Choosing the right shutter for the site
Not every industrial shutter needs to be built for the toughest possible environment. Over-specifying can raise project cost without adding real value. Under-specifying is worse because it usually leads to operational issues and earlier replacement.
A busy logistics site with forklifts and frequent vehicle traffic may need a heavy-duty shutter with stronger curtain slats, durable guides, and a motor rated for repeated cycles. A commercial storefront may place more weight on appearance, visibility, and smooth daily operation. A back-of-house service opening may need a practical, cost-conscious security solution with less emphasis on finish. The correct answer depends on usage, risk, and budget.

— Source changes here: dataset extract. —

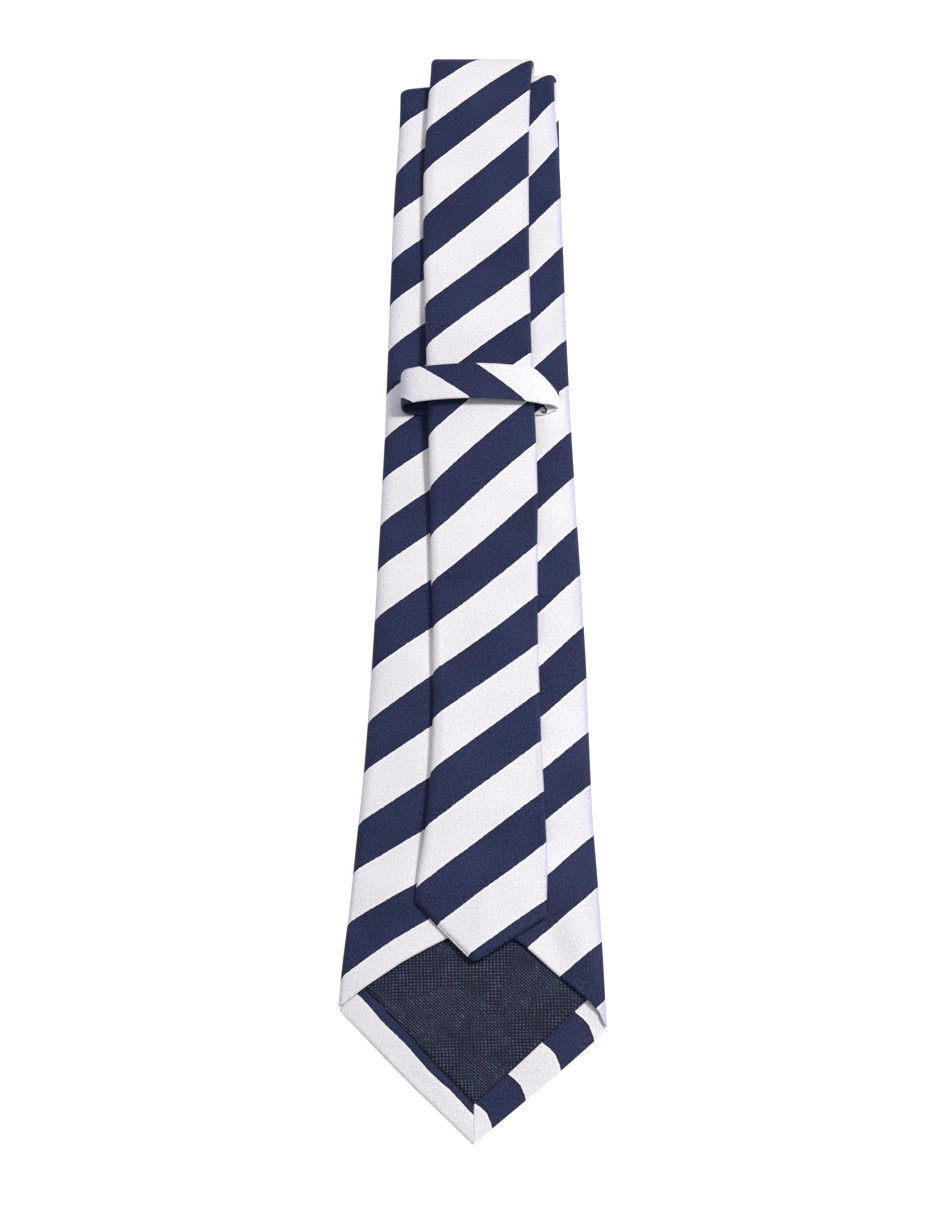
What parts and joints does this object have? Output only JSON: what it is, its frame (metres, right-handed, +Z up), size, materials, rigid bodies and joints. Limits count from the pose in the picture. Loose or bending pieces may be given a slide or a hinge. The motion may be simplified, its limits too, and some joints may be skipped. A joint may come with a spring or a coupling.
{
  "type": "silk necktie",
  "caption": "Striped silk necktie lying folded face down, with the tail tucked through the keeper loop on the wide blade and a lined V opening at the hemmed tip.",
  "frame": {"origin": "centre of the folded tie's footprint, on the surface that it lies on", "axes": "+Z up from the surface, +Y from the blade's tip to the folds, +X across the tie to the right as seen from above with the tip towards the viewer"},
  "size_m": [0.085, 0.4184, 0.0198],
  "materials": {
    "silk": "satin silk with equal diagonal stripes of navy and off-white",
    "lining": "navy lining with a small raised dot weave"
  },
  "bodies": {
    "root": {"blade_panel": "silk", "neck_panel": "silk", "tail_panel": "silk", "keeper_loop": "silk", "blade_tipping": "lining"}
  },
  "joints": []
}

That is why a contractor-led recommendation is useful. The right supplier should explain what you need, what you do not need, and where it makes sense to invest for better durability. Good advice saves money in the long run because it reduces breakdowns, emergency callouts, and lost operating time.

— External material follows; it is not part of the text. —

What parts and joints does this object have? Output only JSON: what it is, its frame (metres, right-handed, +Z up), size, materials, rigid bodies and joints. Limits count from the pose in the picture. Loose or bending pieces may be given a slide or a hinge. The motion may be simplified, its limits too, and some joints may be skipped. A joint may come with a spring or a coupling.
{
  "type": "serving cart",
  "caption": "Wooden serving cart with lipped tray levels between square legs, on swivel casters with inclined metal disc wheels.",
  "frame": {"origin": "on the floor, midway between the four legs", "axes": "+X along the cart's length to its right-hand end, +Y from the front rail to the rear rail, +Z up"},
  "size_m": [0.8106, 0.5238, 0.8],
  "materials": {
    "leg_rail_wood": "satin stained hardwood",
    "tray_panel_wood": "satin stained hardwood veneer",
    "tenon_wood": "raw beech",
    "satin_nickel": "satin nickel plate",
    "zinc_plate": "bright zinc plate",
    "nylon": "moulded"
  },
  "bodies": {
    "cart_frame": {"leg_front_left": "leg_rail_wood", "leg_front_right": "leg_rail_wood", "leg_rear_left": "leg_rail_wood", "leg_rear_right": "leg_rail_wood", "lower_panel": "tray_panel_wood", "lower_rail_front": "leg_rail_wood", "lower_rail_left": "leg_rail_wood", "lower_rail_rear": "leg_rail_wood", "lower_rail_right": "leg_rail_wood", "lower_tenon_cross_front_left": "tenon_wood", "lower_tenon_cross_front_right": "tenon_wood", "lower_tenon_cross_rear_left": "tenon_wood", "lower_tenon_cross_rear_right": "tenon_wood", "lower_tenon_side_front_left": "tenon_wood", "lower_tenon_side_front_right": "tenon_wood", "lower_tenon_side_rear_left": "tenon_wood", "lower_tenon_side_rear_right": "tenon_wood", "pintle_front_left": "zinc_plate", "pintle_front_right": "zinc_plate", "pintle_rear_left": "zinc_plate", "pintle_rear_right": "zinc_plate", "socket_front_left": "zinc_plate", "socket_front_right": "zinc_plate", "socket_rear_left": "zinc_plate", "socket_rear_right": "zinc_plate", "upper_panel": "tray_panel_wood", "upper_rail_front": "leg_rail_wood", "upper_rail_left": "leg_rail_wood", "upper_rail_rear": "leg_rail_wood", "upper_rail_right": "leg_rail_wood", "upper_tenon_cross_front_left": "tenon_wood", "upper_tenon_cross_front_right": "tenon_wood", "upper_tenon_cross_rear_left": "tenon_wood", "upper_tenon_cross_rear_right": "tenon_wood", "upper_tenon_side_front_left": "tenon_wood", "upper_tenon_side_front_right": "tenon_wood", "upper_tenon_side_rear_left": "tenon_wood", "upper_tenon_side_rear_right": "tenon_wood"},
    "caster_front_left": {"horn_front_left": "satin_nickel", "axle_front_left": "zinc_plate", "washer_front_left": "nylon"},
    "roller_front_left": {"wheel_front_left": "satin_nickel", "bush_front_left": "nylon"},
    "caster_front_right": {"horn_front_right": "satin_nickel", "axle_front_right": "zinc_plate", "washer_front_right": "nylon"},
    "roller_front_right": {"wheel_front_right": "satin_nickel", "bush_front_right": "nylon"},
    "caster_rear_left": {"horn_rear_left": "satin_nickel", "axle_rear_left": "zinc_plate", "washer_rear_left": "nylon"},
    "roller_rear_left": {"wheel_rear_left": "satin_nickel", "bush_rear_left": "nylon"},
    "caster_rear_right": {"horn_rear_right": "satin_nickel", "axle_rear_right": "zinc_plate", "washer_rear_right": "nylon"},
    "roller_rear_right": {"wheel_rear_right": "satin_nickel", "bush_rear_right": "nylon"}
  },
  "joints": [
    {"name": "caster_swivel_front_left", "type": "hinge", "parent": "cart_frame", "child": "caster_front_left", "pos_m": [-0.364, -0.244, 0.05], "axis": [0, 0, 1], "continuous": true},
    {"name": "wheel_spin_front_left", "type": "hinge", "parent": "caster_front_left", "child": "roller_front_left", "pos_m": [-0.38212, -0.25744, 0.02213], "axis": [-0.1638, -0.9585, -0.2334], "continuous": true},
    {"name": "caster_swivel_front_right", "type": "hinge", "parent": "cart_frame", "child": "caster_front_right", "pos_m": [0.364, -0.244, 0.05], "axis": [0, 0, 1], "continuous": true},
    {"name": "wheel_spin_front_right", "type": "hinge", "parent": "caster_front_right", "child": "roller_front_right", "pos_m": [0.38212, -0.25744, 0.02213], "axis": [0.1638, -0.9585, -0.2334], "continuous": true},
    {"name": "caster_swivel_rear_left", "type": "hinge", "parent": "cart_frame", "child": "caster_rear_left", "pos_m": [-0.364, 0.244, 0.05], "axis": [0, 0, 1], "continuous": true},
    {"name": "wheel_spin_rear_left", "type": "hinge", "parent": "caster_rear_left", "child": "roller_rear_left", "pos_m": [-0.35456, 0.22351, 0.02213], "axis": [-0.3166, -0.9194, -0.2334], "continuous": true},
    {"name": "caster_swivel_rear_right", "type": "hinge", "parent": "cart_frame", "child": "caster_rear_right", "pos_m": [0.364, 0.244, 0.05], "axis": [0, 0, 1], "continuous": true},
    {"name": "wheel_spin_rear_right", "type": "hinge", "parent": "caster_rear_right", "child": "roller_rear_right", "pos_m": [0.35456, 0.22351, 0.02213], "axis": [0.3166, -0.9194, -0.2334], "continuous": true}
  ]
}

Common problems caused by poor installation
Most shutter failures are not random. They often trace back to poor fitting, weak alignment, low-grade parts, or a mismatch between the shutter and the site demands. You might notice the curtain drifting in the guides, harsh noise during operation, slow response, incomplete closing, or repeated motor issues. In high-use environments, these problems escalate quickly.
Poor installation can also affect safety. An unstable shutter, faulty control setup, or badly adjusted travel limits can create risk for staff, customers, and vehicles. If the shutter protects a fire-rated opening, improper installation becomes even more serious because the system must perform correctly when it is needed most.
The direct cost is repair. The hidden cost is disruption. Deliveries get delayed, staff waste time managing manual workarounds, and the site remains exposed until the problem is fixed. For customer-facing businesses, a damaged or unreliable shutter also affects presentation.
What businesses should look for in an installer
Experience matters, but so does accountability. A capable contractor should be able to assess the opening properly, recommend the right shutter type, manage the installation efficiently, and provide support after handover. That full-service approach is often more valuable than simply finding the lowest installation price.
Look for a team that understands commercial timelines and works cleanly around active premises. If your site cannot afford long closures, the installation plan should reflect that. If your property has compliance requirements, the contractor should be comfortable working within them. If you need maintenance and emergency repair later, it makes sense to appoint a provider who can support the full life cycle of the shutter.
This is where service makes the difference. A contractor like Rollershutter.sg is not just supplying a product. The job is to keep your opening secure, usable, and supported long after installation day.
Installation is only the start
Even the best shutter needs maintenance. Springs, motors, controls, guides, and safety features all experience wear. The more frequently the shutter operates, the more important routine servicing becomes. Businesses that treat maintenance as optional usually end up paying more later through unplanned repairs and downtime.
A good installation sets the foundation for reliable performance, but ongoing care protects that investment. Regular inspections help catch small issues before they become failures. They also help extend service life, especially in industrial environments where dust, impact, moisture, or heavy use put extra pressure on the system.
If you are planning a new opening, upgrading an old shutter, or replacing a failing system, the priority should be simple. Choose an installation that fits your site, your traffic, and your operating needs from day one. A shutter should make your business easier to run, not harder to manage.